- _Given task_
Write out the whole of the material exactly.

**** Source excerpt

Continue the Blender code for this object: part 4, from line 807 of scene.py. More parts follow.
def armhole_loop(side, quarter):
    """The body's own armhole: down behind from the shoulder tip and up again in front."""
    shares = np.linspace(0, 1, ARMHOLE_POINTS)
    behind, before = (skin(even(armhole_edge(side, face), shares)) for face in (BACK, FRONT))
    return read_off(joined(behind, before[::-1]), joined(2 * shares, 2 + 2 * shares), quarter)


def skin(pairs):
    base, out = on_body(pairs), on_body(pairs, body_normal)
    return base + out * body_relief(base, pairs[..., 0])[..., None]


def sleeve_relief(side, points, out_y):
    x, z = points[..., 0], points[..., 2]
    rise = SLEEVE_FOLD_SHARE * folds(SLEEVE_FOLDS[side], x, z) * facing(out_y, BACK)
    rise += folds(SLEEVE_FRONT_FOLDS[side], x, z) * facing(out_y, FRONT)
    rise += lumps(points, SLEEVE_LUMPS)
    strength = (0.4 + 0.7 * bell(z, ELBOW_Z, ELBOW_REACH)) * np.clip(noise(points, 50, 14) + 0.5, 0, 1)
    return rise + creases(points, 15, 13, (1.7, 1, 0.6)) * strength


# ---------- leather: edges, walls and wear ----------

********

- _Correct result_
Continue the Blender code for this object: part 4, from line 807 of scene.py. More parts follow.
def armhole_loop(side, quarter):
    """The body's own armhole: down behind from the shoulder tip and up again in front."""
    shares = np.linspace(0, 1, ARMHOLE_POINTS)
    behind, before = (skin(even(armhole_edge(side, face), shares)) for face in (BACK, FRONT))
    return read_off(joined(behind, before[::-1]), joined(2 * shares, 2 + 2 * shares), quarter)


def skin(pairs):
    base, out = on_body(pairs), on_body(pairs, body_normal)
    return base + out * body_relief(base, pairs[..., 0])[..., None]


def sleeve_relief(side, points, out_y):
    x, z = points[..., 0], points[..., 2]
    rise = SLEEVE_FOLD_SHARE * folds(SLEEVE_FOLDS[side], x, z) * facing(out_y, BACK)
    rise += folds(SLEEVE_FRONT_FOLDS[side], x, z) * facing(out_y, FRONT)
    rise += lumps(points, SLEEVE_LUMPS)
    strength = (0.4 + 0.7 * bell(z, ELBOW_Z, ELBOW_REACH)) * np.clip(noise(points, 50, 14) + 0.5, 0, 1)
    return rise + creases(points, 15, 13, (1.7, 1, 0.6)) * strength


# ---------- leather: edges, walls and wear ----------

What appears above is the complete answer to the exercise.